1998-2008: A Dimmer Switch on Global Warming

July 28, 2011

The atmospheric concentration of carbon dioxide increased steadily between 1998 and 2008, but Earth’s temperature declined. Why? Chair of Geography and Environment Robert Kaufmann, along with three colleagues from other institutions, recently published a paper in Proceedings of the National Academy of Sciences that answers this question.

Contrary to claims by climate skeptics, the reasons are consistent with the theory of climate change, and involve both natural and human causes. Human activities both warm and cool the planet. People add carbon dioxide to the atmosphere, which warms the planet. But opposing this effect, burning coal emits aerosols, which cool the planet by reflecting light back to space.

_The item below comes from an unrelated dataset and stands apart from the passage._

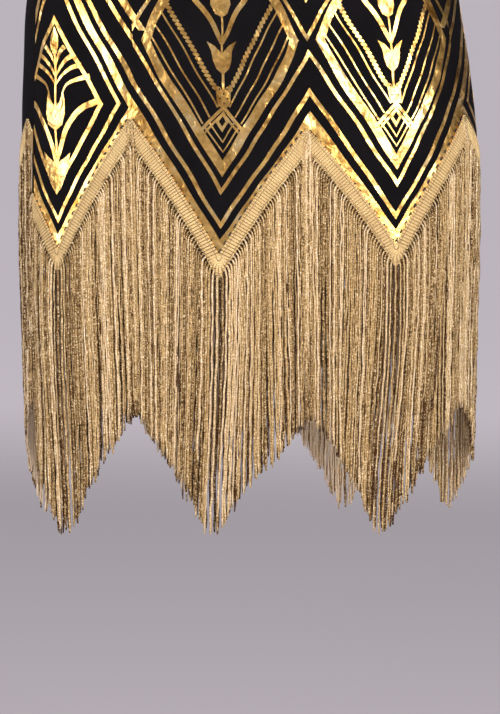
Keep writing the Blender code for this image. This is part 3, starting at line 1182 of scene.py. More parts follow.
@dataclass
class DiamondColumn:
    """A whole diamond over a low point of the hem, between two high points."""

    axis: float
    low: float
    high_axes: Pair
    highs: Pair
    over_seam: tuple[bool, bool]
    crossing_rise: float = 0.0705
    border: Stripe = Stripe((-0.012, 0.01225), (-0.012, 0.0140))
    border_lap: float = 0.003
    thin: Stripe = Stripe((0.0218, 0.0281), (0.0272, 0.0340))
    upper_thin: Stripe = Stripe((0.0512, 0.0573), (0.0612, 0.0670))
    past_seam: float = 1.35
    drawn_reach: float = 0.0803
    drawn_crossing: float = 0.1852
    # all that follows: distance from the axis and height above the low point
    frame_outer: tuple = ((0.0, 0.0669), (0.0300, 0.1130), (0.0563, 0.1524), (0.0725, 0.1852))
    frame_inner: tuple = (
        (0.0, 0.0814), (0.0300, 0.1282), (0.0464, 0.1524), (0.0590, 0.1740), (0.0640, 0.1852)
    )
    lines: tuple = (
        ((0.0172, 0.1130), (0.0628, 0.1880)),
        ((0.0113, 0.1186), (0.0586, 0.1990)),
        ((0.0052, 0.1275), (0.0518, 0.2090)),
    )
    line_width: float = 0.0015
    beaded: tuple = ((0.0058, 0.1420), (0.0516, 0.2230))
    bead_pitch: float = 0.0042
    bead_half: Pair = (0.0025, 0.0026)
    bead_squash: float = 0.82
    bead_lean: float = 0.0016
    bead_sides: int = 8
    root: tuple = (
        (0, 0.1262), (0.0048, 0.1285), (0.0062, 0.1330), (0.0066, 0.1400), (0.0070, 0.1462), (0.0030, 0.1450),
        (0, 0.1400),
    )
    tulip: tuple = (
        (0, 0.1556), (0.0055, 0.1606), (0.0084, 0.1680), (0.0096, 0.1760), (0.0134, 0.1844), (0.0066, 0.1806),
        (0, 0.1735),
    )
    arm_line: tuple = (
        (0, 0.1826), (0.0046, 0.1915), (0.0090, 0.2010), (0.0152, 0.2112), (0.0236, 0.2222), (0.0310, 0.2390)
    )
    upper_tulip: tuple = (
        (0, 0.2050), (0.0055, 0.2080), (0.0090, 0.2160), (0.0082, 0.2240), (0.0112, 0.2360), (0.0046, 0.2300),
        (0, 0.2250),
    )
    # a roof's apex, reach, foot and thickness
    roof: tuple = (0.1297, 0.0180, 0.1104, 0.0044)
    under_roof: tuple = (0.1235, 0.0150, 0.1075, 0.0031)
    nested: tuple = (
        ((-0.0118, 0.1150), (0, 0.0972), (0.0118, 0.1150)),
        ((-0.0152, 0.1100), (0, 0.0887), (0.0152, 0.1100)),
    )
    nested_width: float = 0.0017
    # a diamond's height, half width and half height
    knot: tuple = (0.1152, 0.0062, 0.0095)
    knot_hole: tuple = (0.1152, 0.0030, 0.0047)
    seeds: tuple = (0.1310, 0.0009, 0.0011)
    seed_pitch: Pair = (0.0034, 0.0040)
    seed_rows: int = 4

    def crossings(self) -> Triple:
        """Drops of the crossings at the left high point, on the axis and at the right one."""
        left, right = (high - self.crossing_rise for high in self.highs)
        return left, (left + right) / 2, right

    def arm(self, side: int, low: float, high: float, share: float) -> Pair:
        """A point on the straight line from the axis (share 0) to a high point (share 1)."""
        x = self.axis + (self.high_axes[side] - self.axis) * share
        return x, low + (high - low) * share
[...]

During the early 2000s, there was a huge increase in sulfur emissions. China doubled coal consumption in only four years. Because of this large increase, the cooling effect of sulfur emissions largely canceled the warming effect of increased concentrations of carbon dioxide. During this period, natural forces cooled the planet by lowering the solar energy input (due to the sunspot cycle) and by changing weather patterns, from El Nino to La Nina. This explanation may portend a period of rapid warming as the Chinese install scrubbers that remove aerosols from coal-fired boilers and solar insulation increases due to the increasing phase of the sun-spot cycle.